Extract each line of the data below exactly as written.
— START OF SUPPLIED MATERIAL —
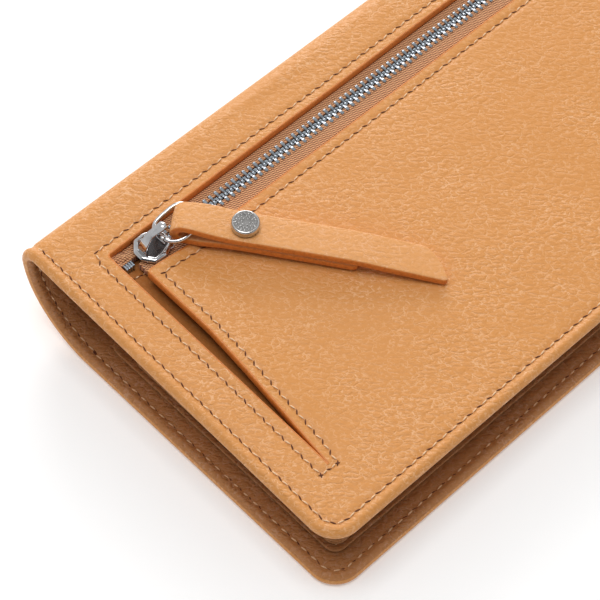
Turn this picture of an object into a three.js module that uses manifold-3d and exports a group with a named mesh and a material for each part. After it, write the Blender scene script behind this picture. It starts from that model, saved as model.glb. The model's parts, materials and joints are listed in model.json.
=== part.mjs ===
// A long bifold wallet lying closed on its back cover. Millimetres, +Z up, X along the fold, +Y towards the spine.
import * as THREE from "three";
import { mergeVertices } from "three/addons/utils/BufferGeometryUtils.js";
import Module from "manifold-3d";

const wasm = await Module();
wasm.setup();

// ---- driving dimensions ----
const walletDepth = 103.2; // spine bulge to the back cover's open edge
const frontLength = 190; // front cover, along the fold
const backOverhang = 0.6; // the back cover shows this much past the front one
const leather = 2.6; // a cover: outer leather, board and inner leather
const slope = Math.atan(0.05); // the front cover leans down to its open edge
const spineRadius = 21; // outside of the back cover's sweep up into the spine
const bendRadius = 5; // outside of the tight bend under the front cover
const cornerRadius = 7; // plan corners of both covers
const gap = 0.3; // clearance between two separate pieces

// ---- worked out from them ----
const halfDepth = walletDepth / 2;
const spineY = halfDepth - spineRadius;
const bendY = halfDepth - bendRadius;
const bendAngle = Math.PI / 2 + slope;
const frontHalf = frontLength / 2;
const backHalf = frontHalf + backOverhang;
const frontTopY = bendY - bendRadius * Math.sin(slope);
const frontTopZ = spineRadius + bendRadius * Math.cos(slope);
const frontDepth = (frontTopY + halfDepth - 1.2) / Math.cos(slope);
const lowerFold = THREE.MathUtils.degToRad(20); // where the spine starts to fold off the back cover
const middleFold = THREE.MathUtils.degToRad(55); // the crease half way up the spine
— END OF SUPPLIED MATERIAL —
**ANSWER TO THIS PROBLEM**
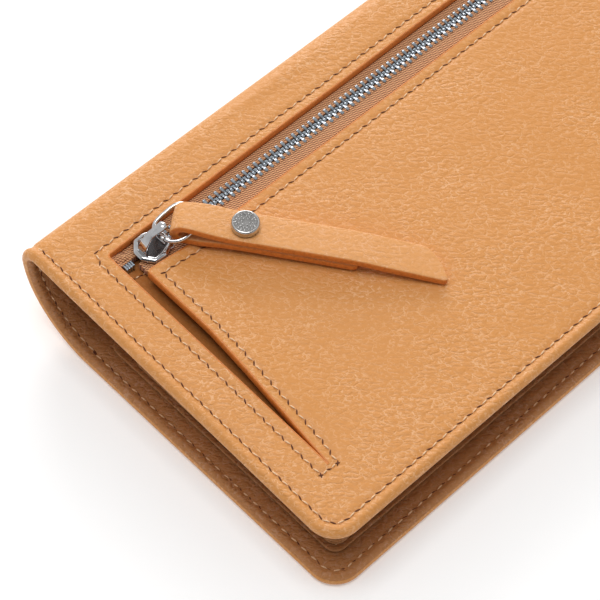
Turn this picture of an object into a three.js module that uses manifold-3d and exports a group with a named mesh and a material for each part. After it, write the Blender scene script behind this picture. It starts from that model, saved as model.glb. The model's parts, materials and joints are listed in model.json.
=== part.mjs ===
// A long bifold wallet lying closed on its back cover. Millimetres, +Z up, X along the fold, +Y towards the spine.
import * as THREE from "three";
import { mergeVertices } from "three/addons/utils/BufferGeometryUtils.js";
import Module from "manifold-3d";

const wasm = await Module();
wasm.setup();

// ---- driving dimensions ----
const walletDepth = 103.2; // spine bulge to the back cover's open edge
const frontLength = 190; // front cover, along the fold
const backOverhang = 0.6; // the back cover shows this much past the front one
const leather = 2.6; // a cover: outer leather, board and inner leather
const slope = Math.atan(0.05); // the front cover leans down to its open edge
const spineRadius = 21; // outside of the back cover's sweep up into the spine
const bendRadius = 5; // outside of the tight bend under the front cover
const cornerRadius = 7; // plan corners of both covers
const gap = 0.3; // clearance between two separate pieces

// ---- worked out from them ----
const halfDepth = walletDepth / 2;
const spineY = halfDepth - spineRadius;
const bendY = halfDepth - bendRadius;
const bendAngle = Math.PI / 2 + slope;
const frontHalf = frontLength / 2;
const backHalf = frontHalf + backOverhang;
const frontTopY = bendY - bendRadius * Math.sin(slope);
const frontTopZ = spineRadius + bendRadius * Math.cos(slope);
const frontDepth = (frontTopY + halfDepth - 1.2) / Math.cos(slope);
const lowerFold = THREE.MathUtils.degToRad(20); // where the spine starts to fold off the back cover
const middleFold = THREE.MathUtils.degToRad(55); // the crease half way up the spine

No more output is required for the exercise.